Passeio Público
(A importância da taxonomia)
Numa entrevista publicada na última edição do “Jornal de Letras”, o escritor austríaco Peter Handke confessou que o seu trabalho do momento é andar pela floresta a apanhar boletos. Em Portugal, toda a gente com acesso a uma mata anda a apanhar tortulhos. É Outono, estação magoada e propícia à nostalgia, temporada de folhas caídas e fungos gastronomicamente valorizados.
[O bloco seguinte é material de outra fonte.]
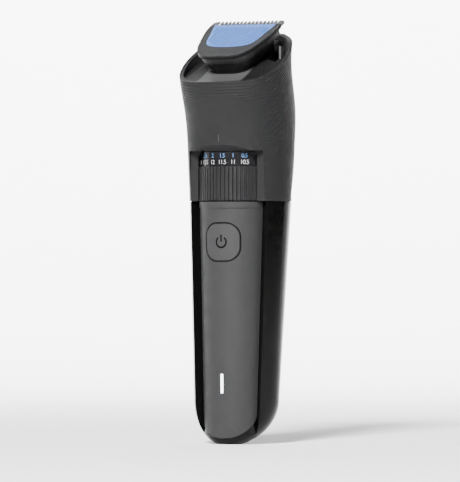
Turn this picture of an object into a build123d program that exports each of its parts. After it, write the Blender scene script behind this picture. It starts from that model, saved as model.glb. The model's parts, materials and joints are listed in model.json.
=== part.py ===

Para mim, é pouco natural que Barry Seaman (um dos avatares da ambição bendita de Roberto Bolaño, em “2666”) tenha ressuscitado graças às costeletas de porco; afinal, a nossa tradição gastronómica não valoriza assim tanto esse retalho da anatomia do suíno e, que eu saiba, apenas Lázaro e Jesus Cristo lograram regressar do conforto eterno da morte. Não obstante, parece ser natural (em termos estatísticos, pelo menos) morrer devido à ingestão de cogumelos venenosos.
No distrito de Coimbra, são muitas as vítimas das superstições e da ignorância no que toca aos venerados fungos. Em apenas duas semanas, contam-se três mortes e vários internamentos em hospitais da região, motivados pela deglutição confiada de cogumelos não comestíveis. As circunstâncias são graves - e pouco exploradas pela avidez insensata de alguma comunicação social – e sugerem que, afinal, um acto gastronómico aparentemente inócuo pode ter consequências mais severas que uma infecção pela famigerada gripe A.
Infelizmente, uma pequena parte das pessoas que se dedica à colheita de cogumelos não distingue um míscaro de um pinheiro-bravo. Tal-qualmente, não destrinça um tortulho de um dos muitos cogumelos tóxicos. O destino dessas pessoas é pouco auspicioso. Aparentemente, o homérico desconhecimento da taxonomia destes fungos não inibe algumas de pessoas de os recolher, de os cozinhar e de os consumir. As consequências desta leviandade rampante podem ser avaliadas nos repositórios clínicos dos Hospitais da Universidade ou dos Covões. As pessoas dão tanto valor aos cogumelos que não se importam de morrer por eles.